> _RECORDED INFORMATION_
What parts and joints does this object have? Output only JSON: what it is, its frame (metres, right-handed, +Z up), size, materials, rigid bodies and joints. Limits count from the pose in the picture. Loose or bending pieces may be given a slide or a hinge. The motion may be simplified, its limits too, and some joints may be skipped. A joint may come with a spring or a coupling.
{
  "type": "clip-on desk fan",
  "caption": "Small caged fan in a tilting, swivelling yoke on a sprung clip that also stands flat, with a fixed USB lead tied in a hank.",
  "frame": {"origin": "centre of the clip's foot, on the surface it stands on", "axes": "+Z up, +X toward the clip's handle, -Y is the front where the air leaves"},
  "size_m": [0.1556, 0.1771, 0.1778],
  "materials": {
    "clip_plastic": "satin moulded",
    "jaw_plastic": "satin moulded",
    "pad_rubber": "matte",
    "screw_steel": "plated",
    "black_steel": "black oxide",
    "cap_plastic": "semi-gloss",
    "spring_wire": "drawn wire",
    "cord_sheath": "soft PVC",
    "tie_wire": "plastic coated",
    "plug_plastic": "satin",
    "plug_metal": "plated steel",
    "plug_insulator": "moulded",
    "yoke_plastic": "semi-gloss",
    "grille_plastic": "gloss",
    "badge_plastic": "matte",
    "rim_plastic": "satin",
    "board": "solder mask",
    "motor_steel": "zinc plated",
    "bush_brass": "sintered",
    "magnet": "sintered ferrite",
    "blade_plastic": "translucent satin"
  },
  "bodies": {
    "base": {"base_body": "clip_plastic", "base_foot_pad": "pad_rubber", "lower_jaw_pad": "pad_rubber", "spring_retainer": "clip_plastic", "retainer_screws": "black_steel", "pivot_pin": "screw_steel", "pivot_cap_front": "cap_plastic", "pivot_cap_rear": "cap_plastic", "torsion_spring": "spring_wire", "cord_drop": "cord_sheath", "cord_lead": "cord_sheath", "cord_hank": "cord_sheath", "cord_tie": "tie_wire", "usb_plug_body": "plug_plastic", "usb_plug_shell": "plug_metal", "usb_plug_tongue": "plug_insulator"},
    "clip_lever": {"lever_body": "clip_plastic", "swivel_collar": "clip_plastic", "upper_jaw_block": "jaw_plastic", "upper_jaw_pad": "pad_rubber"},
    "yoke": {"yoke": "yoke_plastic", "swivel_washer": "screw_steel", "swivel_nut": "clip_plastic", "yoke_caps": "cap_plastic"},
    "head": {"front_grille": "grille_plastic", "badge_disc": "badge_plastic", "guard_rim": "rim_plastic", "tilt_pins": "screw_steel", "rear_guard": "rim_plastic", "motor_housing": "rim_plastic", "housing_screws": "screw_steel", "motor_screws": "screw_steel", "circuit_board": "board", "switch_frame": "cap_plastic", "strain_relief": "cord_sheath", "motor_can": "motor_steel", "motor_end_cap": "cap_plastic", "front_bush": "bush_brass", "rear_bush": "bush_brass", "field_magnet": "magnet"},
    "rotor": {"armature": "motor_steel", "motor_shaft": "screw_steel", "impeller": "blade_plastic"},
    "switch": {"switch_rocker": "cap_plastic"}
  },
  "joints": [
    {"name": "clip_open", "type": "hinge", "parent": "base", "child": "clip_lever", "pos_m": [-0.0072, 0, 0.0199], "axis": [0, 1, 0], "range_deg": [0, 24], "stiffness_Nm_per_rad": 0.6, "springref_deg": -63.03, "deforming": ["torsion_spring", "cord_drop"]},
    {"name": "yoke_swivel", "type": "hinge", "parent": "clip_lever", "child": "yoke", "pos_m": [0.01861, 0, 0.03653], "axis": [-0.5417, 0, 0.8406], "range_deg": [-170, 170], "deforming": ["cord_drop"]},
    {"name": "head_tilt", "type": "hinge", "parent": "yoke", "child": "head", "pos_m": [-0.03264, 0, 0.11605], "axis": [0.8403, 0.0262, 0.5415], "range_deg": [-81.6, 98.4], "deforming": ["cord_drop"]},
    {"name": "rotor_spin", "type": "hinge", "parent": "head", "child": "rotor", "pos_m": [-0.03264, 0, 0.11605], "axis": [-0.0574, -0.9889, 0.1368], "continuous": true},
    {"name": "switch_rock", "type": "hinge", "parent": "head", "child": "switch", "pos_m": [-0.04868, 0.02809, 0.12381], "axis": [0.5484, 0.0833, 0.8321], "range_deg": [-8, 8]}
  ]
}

> _SET EXERCISE_
Write out each line of the data above again, exactly as given.

> _PROBLEM SOLUTION_
What parts and joints does this object have? Output only JSON: what it is, its frame (metres, right-handed, +Z up), size, materials, rigid bodies and joints. Limits count from the pose in the picture. Loose or bending pieces may be given a slide or a hinge. The motion may be simplified, its limits too, and some joints may be skipped. A joint may come with a spring or a coupling.
{
  "type": "clip-on desk fan",
  "caption": "Small caged fan in a tilting, swivelling yoke on a sprung clip that also stands flat, with a fixed USB lead tied in a hank.",
  "frame": {"origin": "centre of the clip's foot, on the surface it stands on", "axes": "+Z up, +X toward the clip's handle, -Y is the front where the air leaves"},
  "size_m": [0.1556, 0.1771, 0.1778],
  "materials": {
    "clip_plastic": "satin moulded",
    "jaw_plastic": "satin moulded",
    "pad_rubber": "matte",
    "screw_steel": "plated",
    "black_steel": "black oxide",
    "cap_plastic": "semi-gloss",
    "spring_wire": "drawn wire",
    "cord_sheath": "soft PVC",
    "tie_wire": "plastic coated",
    "plug_plastic": "satin",
    "plug_metal": "plated steel",
    "plug_insulator": "moulded",
    "yoke_plastic": "semi-gloss",
    "grille_plastic": "gloss",
    "badge_plastic": "matte",
    "rim_plastic": "satin",
    "board": "solder mask",
    "motor_steel": "zinc plated",
    "bush_brass": "sintered",
    "magnet": "sintered ferrite",
    "blade_plastic": "translucent satin"
  },
  "bodies": {
    "base": {"base_body": "clip_plastic", "base_foot_pad": "pad_rubber", "lower_jaw_pad": "pad_rubber", "spring_retainer": "clip_plastic", "retainer_screws": "black_steel", "pivot_pin": "screw_steel", "pivot_cap_front": "cap_plastic", "pivot_cap_rear": "cap_plastic", "torsion_spring": "spring_wire", "cord_drop": "cord_sheath", "cord_lead": "cord_sheath", "cord_hank": "cord_sheath", "cord_tie": "tie_wire", "usb_plug_body": "plug_plastic", "usb_plug_shell": "plug_metal", "usb_plug_tongue": "plug_insulator"},
    "clip_lever": {"lever_body": "clip_plastic", "swivel_collar": "clip_plastic", "upper_jaw_block": "jaw_plastic", "upper_jaw_pad": "pad_rubber"},
    "yoke": {"yoke": "yoke_plastic", "swivel_washer": "screw_steel", "swivel_nut": "clip_plastic", "yoke_caps": "cap_plastic"},
    "head": {"front_grille": "grille_plastic", "badge_disc": "badge_plastic", "guard_rim": "rim_plastic", "tilt_pins": "screw_steel", "rear_guard": "rim_plastic", "motor_housing": "rim_plastic", "housing_screws": "screw_steel", "motor_screws": "screw_steel", "circuit_board": "board", "switch_frame": "cap_plastic", "strain_relief": "cord_sheath", "motor_can": "motor_steel", "motor_end_cap": "cap_plastic", "front_bush": "bush_brass", "rear_bush": "bush_brass", "field_magnet": "magnet"},
    "rotor": {"armature": "motor_steel", "motor_shaft": "screw_steel", "impeller": "blade_plastic"},
    "switch": {"switch_rocker": "cap_plastic"}
  },
  "joints": [
    {"name": "clip_open", "type": "hinge", "parent": "base", "child": "clip_lever", "pos_m": [-0.0072, 0, 0.0199], "axis": [0, 1, 0], "range_deg": [0, 24], "stiffness_Nm_per_rad": 0.6, "springref_deg": -63.03, "deforming": ["torsion_spring", "cord_drop"]},
    {"name": "yoke_swivel", "type": "hinge", "parent": "clip_lever", "child": "yoke", "pos_m": [0.01861, 0, 0.03653], "axis": [-0.5417, 0, 0.8406], "range_deg": [-170, 170], "deforming": ["cord_drop"]},
    {"name": "head_tilt", "type": "hinge", "parent": "yoke", "child": "head", "pos_m": [-0.03264, 0, 0.11605], "axis": [0.8403, 0.0262, 0.5415], "range_deg": [-81.6, 98.4], "deforming": ["cord_drop"]},
    {"name": "rotor_spin", "type": "hinge", "parent": "head", "child": "rotor", "pos_m": [-0.03264, 0, 0.11605], "axis": [-0.0574, -0.9889, 0.1368], "continuous": true},
    {"name": "switch_rock", "type": "hinge", "parent": "head", "child": "switch", "pos_m": [-0.04868, 0.02809, 0.12381], "axis": [0.5484, 0.0833, 0.8321], "range_deg": [-8, 8]}
  ]
}